With the high quality of filmmaking (Nicholas Musuraca's photography being another special point of beauty) a given, what I found most remarkable rewatching The Spiral Staircase was, how much of the film visually pre-shadows the giallo. There are shots and scenes that will later be quoted (by Bava and Argento, for example) and re-quoted (by directors unconsciously quoting Bava's quotes) in just about every Italian film of the genre you'd care to mention. No genre is, of course, without its predecessors, but I've seldom seen a whole genre (except for the sleaze and the colour) so close to coming into existence twenty years before the fact.

 

Saturday, March 7, 2009

In short: Phantom Lady (1944)

After an argument with his wife, engineer Scott Henderson (Alan Curtis) meets a mysterious woman (Fay Helm) in a bar and spends the rest of the evening with her. She seems to be just as hurt by something as he is, so he is willing to accept her refusal to tell him her name. When he arrives back home, a few cops and a strangled wife are waiting for him. The lead investigator, an Inspector Burgess (Thomas Gomez), seems quite convinced that Henderson is the killer. The engineer's alibi isn't as good as one would expect - anyone who has seen him together with the woman now denies ever having laid eyes on her, and that's enough to convince this film's justice system to sentence a man to death.

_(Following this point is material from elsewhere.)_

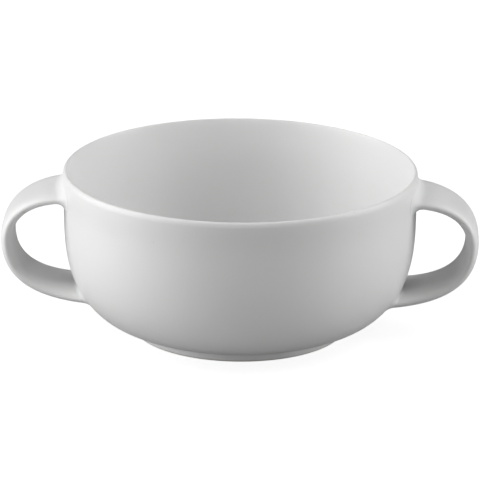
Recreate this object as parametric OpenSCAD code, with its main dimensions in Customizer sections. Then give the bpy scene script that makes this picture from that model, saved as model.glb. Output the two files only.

Only Henderson's assistant Carol (Ella Raines) believes in his innocence. The young woman is going to do just about everything (including flirting with Elisha Cook, jr.!) to help the man she secretly loves. Unfortunately, the real killer has no qualms about silencing a few people more if necessary.

Phantom Lady by Robert Siodmak is a very fine adaptation of a Cornel Woolrich novel. It's quite a bit friendlier than its source, but it is still a very fine and quite dark work that would recommend itself alone through its use of female characters as something a little different from the usual noir femme fatales. Carol is somewhat frightening in her perseverance - sure, she does everything she does for a good reason, but people are still dying around her, a fact she's obviously willing to accept.